La Dernière Balle à Pile ou Face est un film âpre, sombre et pessimiste. Pierotti signe le scénario de son film. Il décide de se focaliser sur une violence encore peu vue dans ce genre de cinéma. Pour Pierotti, la violence qui anime les cow-boys provient du temps qu’ils passent à traîner au saloon plutôt qu’à lire la Bible. Son film possède une énorme connotation religieuse. Il bascule dans la folie lorsque l’assemblée décide passer à tabac les filles de joie qu’elle juge responsable de la dépravation ambiante. Une séquence aussi stupéfiante que dure, où les femmes sont « purifiées » des mains de fanatiques religieux. On ne saura pas vraiment quel est le parti pris du réalisateur. Est-il en faveur de la secte religieuse ou non ? On n’aura jamais vraiment la réponse puisque Black Talisman (John Ericson) préférera faire payer les auteurs du viol qu’a subit Shanda et cherchera également à prouver son innocence dans le meurtre du banquier. Jamais il n’essaiera de déjouer les idées des fanatiques religieux qu’il ne tiendra pas nécessairement pour responsable en dépit de leur participation indirecte aux maux subis par Shanda. De plus, la finalité du film laisse totalement circonspect. On ne comprendra pas bien les motivations du héros. La conclusion est aussi brutale que son premier acte. La Dernière Balle à Pile ou Face est un produit brut de bout en bout et il faudra sans doute y revenir afin de mieux comprendre toute sa substantifique moelle.

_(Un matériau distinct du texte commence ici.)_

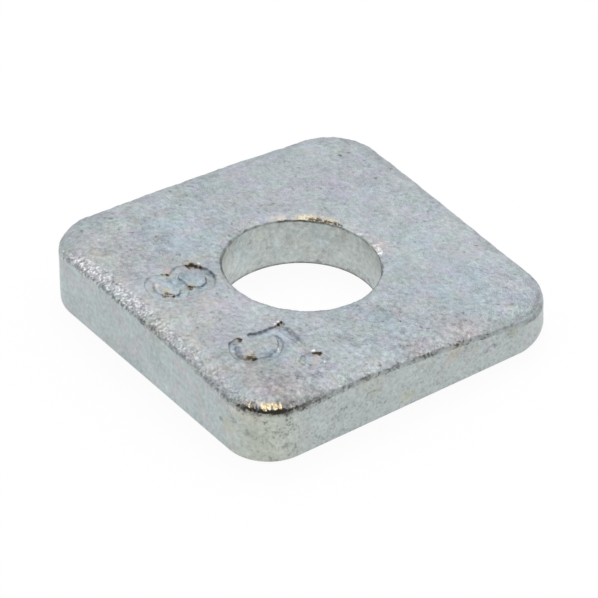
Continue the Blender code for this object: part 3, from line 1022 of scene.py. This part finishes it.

S’il est loin de surpasser les meilleurs westerns du genre, La Dernière Balle à Pile ou Face est un film rare que tout amateur se doit de posséder. Artus Films proposent une copie somptueuse duquel il ne ressort aucun grain. L’image est vraiment propre et le son d’une netteté impeccable. Nous sommes en présence d’une Rolls Royce du DVD et il serait fort dommage de s’en priver.